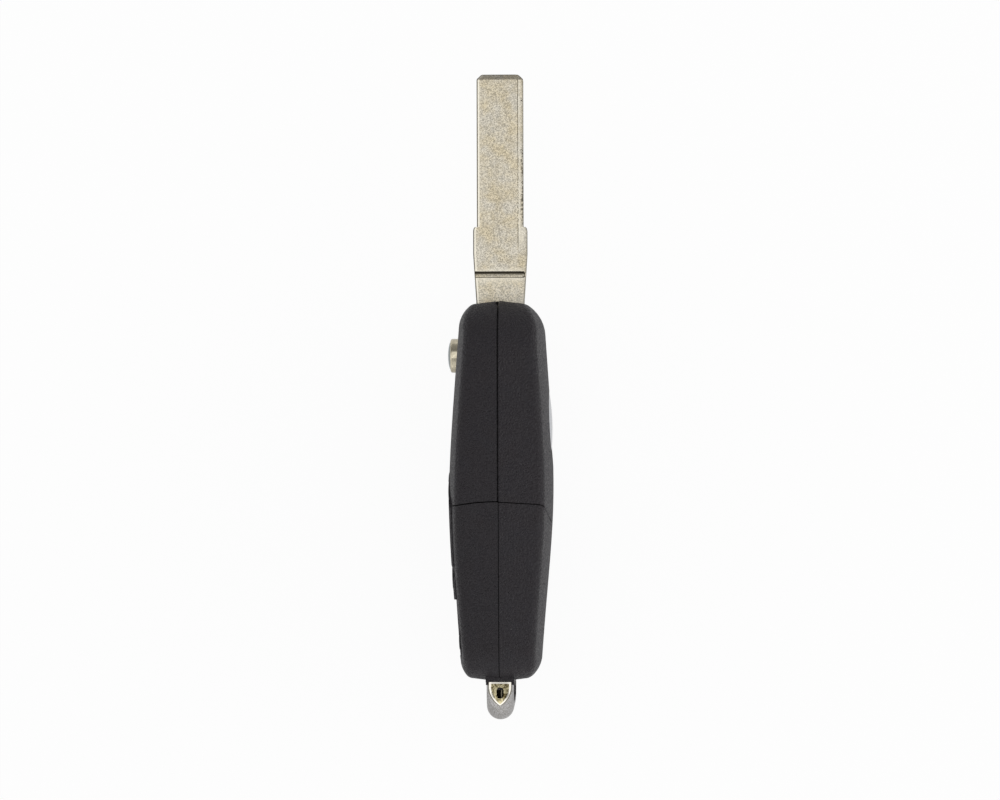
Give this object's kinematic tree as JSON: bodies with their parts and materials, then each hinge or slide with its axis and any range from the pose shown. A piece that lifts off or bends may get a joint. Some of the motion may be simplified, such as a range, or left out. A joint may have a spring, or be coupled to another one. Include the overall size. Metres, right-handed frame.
{
  "type": "flip remote key",
  "caption": "Flip remote key with a folding metal blade in a crowned moulded casing, a round release button, push buttons on a raised panel and a half-round key-ring loop.",
  "frame": {"origin": "middle of the whole key's footprint, on the surface that its folding edge stands on, with the blade open", "axes": "+Y along the key towards the open blade's tip, +X through its thickness towards the back, +Z across its width, away from the edge that the blade folds into"},
  "size_m": [0.0192, 0.1174, 0.036],
  "materials": {
    "moulded_black": "fine spark-eroded texture",
    "rubber_black": "soft matt",
    "hub_black": "smooth acetal",
    "nickel_silver": "stamped, fine grained",
    "nickel_plate": "bright nickel plate",
    "badge_metal": "polished dome, bare",
    "spring_steel": "drawn",
    "silicone_grey": "soft",
    "board_green": "solder mask",
    "component_black": "moulded epoxy",
    "ferrite": "sintered",
    "cell_steel": "drawn can"
  },
  "bodies": {
    "housing": {"head_front_shell": "moulded_black", "head_back_shell": "moulded_black", "head_screw": "spring_steel", "back_badge": "badge_metal", "transponder_chip": "component_black", "pivot_post": "spring_steel", "flip_spring": "spring_steel", "remote_front_shell": "moulded_black", "remote_back_shell": "moulded_black", "keypad_panel": "moulded_black", "keypad_membrane": "silicone_grey", "circuit_board": "board_green", "lock_switch": "component_black", "unlock_switch": "component_black", "boot_switch": "component_black", "remote_chip": "component_black", "resonator": "component_black", "antenna_coil": "ferrite", "coin_cell": "cell_steel", "negative_contact": "spring_steel", "positive_contact": "spring_steel", "keyring_loop": "nickel_plate", "loop_pins": "spring_steel"},
    "blade": {"key_blade": "nickel_silver", "blade_hub": "hub_black", "blade_roll_pin": "spring_steel"},
    "release": {"release_button": "nickel_plate"},
    "lock": {"lock_button": "rubber_black"},
    "unlock": {"unlock_button": "rubber_black"},
    "boot": {"boot_button": "rubber_black"}
  },
  "joints": [
    {"name": "blade_flip", "type": "hinge", "parent": "housing", "child": "blade", "pos_m": [0, 0.00737, 0.0103], "axis": [-1, 0, 0], "range_deg": [0, 180], "stiffness_Nm_per_rad": 0.008, "springref_deg": -171.89},
    {"name": "release_press", "type": "slide", "parent": "housing", "child": "release", "axis": [1, 0, 0], "range_m": [0, 0.0016], "stiffness_N_per_m": 800, "springref_m": -0.002, "deforming": ["flip_spring"]},
    {"name": "lock_press", "type": "slide", "parent": "housing", "child": "lock", "axis": [1, 0, 0], "range_m": [0, 0.0004], "stiffness_N_per_m": 1500, "springref_m": -0.0008},
    {"name": "unlock_press", "type": "slide", "parent": "housing", "child": "unlock", "axis": [1, 0, 0], "range_m": [0, 0.0004], "stiffness_N_per_m": 1500, "springref_m": -0.0008},
    {"name": "boot_press", "type": "slide", "parent": "housing", "child": "boot", "axis": [1, 0, 0], "range_m": [0, 0.0004], "stiffness_N_per_m": 1500, "springref_m": -0.0008}
  ]
}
========================================
GOAL
Hand back the material above in full, exactly as written.

RESPONSE TO THE EXERCISE
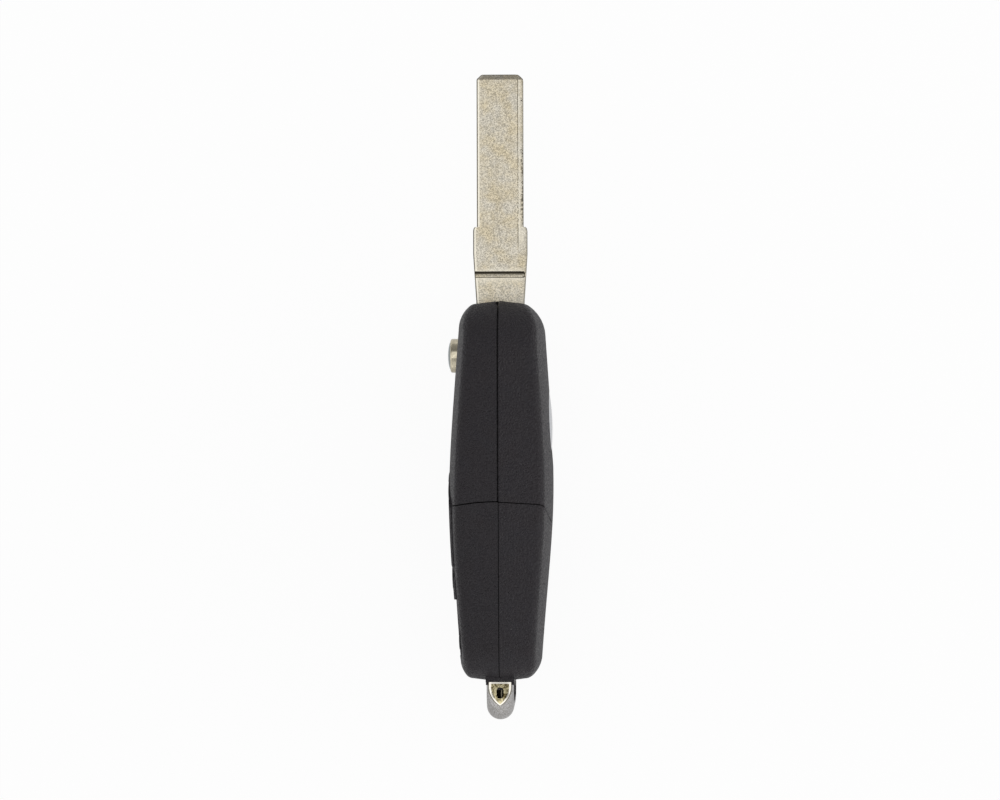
Give this object's kinematic tree as JSON: bodies with their parts and materials, then each hinge or slide with its axis and any range from the pose shown. A piece that lifts off or bends may get a joint. Some of the motion may be simplified, such as a range, or left out. A joint may have a spring, or be coupled to another one. Include the overall size. Metres, right-handed frame.
{
  "type": "flip remote key",
  "caption": "Flip remote key with a folding metal blade in a crowned moulded casing, a round release button, push buttons on a raised panel and a half-round key-ring loop.",
  "frame": {"origin": "middle of the whole key's footprint, on the surface that its folding edge stands on, with the blade open", "axes": "+Y along the key towards the open blade's tip, +X through its thickness towards the back, +Z across its width, away from the edge that the blade folds into"},
  "size_m": [0.0192, 0.1174, 0.036],
  "materials": {
    "moulded_black": "fine spark-eroded texture",
    "rubber_black": "soft matt",
    "hub_black": "smooth acetal",
    "nickel_silver": "stamped, fine grained",
    "nickel_plate": "bright nickel plate",
    "badge_metal": "polished dome, bare",
    "spring_steel": "drawn",
    "silicone_grey": "soft",
    "board_green": "solder mask",
    "component_black": "moulded epoxy",
    "ferrite": "sintered",
    "cell_steel": "drawn can"
  },
  "bodies": {
    "housing": {"head_front_shell": "moulded_black", "head_back_shell": "moulded_black", "head_screw": "spring_steel", "back_badge": "badge_metal", "transponder_chip": "component_black", "pivot_post": "spring_steel", "flip_spring": "spring_steel", "remote_front_shell": "moulded_black", "remote_back_shell": "moulded_black", "keypad_panel": "moulded_black", "keypad_membrane": "silicone_grey", "circuit_board": "board_green", "lock_switch": "component_black", "unlock_switch": "component_black", "boot_switch": "component_black", "remote_chip": "component_black", "resonator": "component_black", "antenna_coil": "ferrite", "coin_cell": "cell_steel", "negative_contact": "spring_steel", "positive_contact": "spring_steel", "keyring_loop": "nickel_plate", "loop_pins": "spring_steel"},
    "blade": {"key_blade": "nickel_silver", "blade_hub": "hub_black", "blade_roll_pin": "spring_steel"},
    "release": {"release_button": "nickel_plate"},
    "lock": {"lock_button": "rubber_black"},
    "unlock": {"unlock_button": "rubber_black"},
    "boot": {"boot_button": "rubber_black"}
  },
  "joints": [
    {"name": "blade_flip", "type": "hinge", "parent": "housing", "child": "blade", "pos_m": [0, 0.00737, 0.0103], "axis": [-1, 0, 0], "range_deg": [0, 180], "stiffness_Nm_per_rad": 0.008, "springref_deg": -171.89},
    {"name": "release_press", "type": "slide", "parent": "housing", "child": "release", "axis": [1, 0, 0], "range_m": [0, 0.0016], "stiffness_N_per_m": 800, "springref_m": -0.002, "deforming": ["flip_spring"]},
    {"name": "lock_press", "type": "slide", "parent": "housing", "child": "lock", "axis": [1, 0, 0], "range_m": [0, 0.0004], "stiffness_N_per_m": 1500, "springref_m": -0.0008},
    {"name": "unlock_press", "type": "slide", "parent": "housing", "child": "unlock", "axis": [1, 0, 0], "range_m": [0, 0.0004], "stiffness_N_per_m": 1500, "springref_m": -0.0008},
    {"name": "boot_press", "type": "slide", "parent": "housing", "child": "boot", "axis": [1, 0, 0], "range_m": [0, 0.0004], "stiffness_N_per_m": 1500, "springref_m": -0.0008}
  ]
}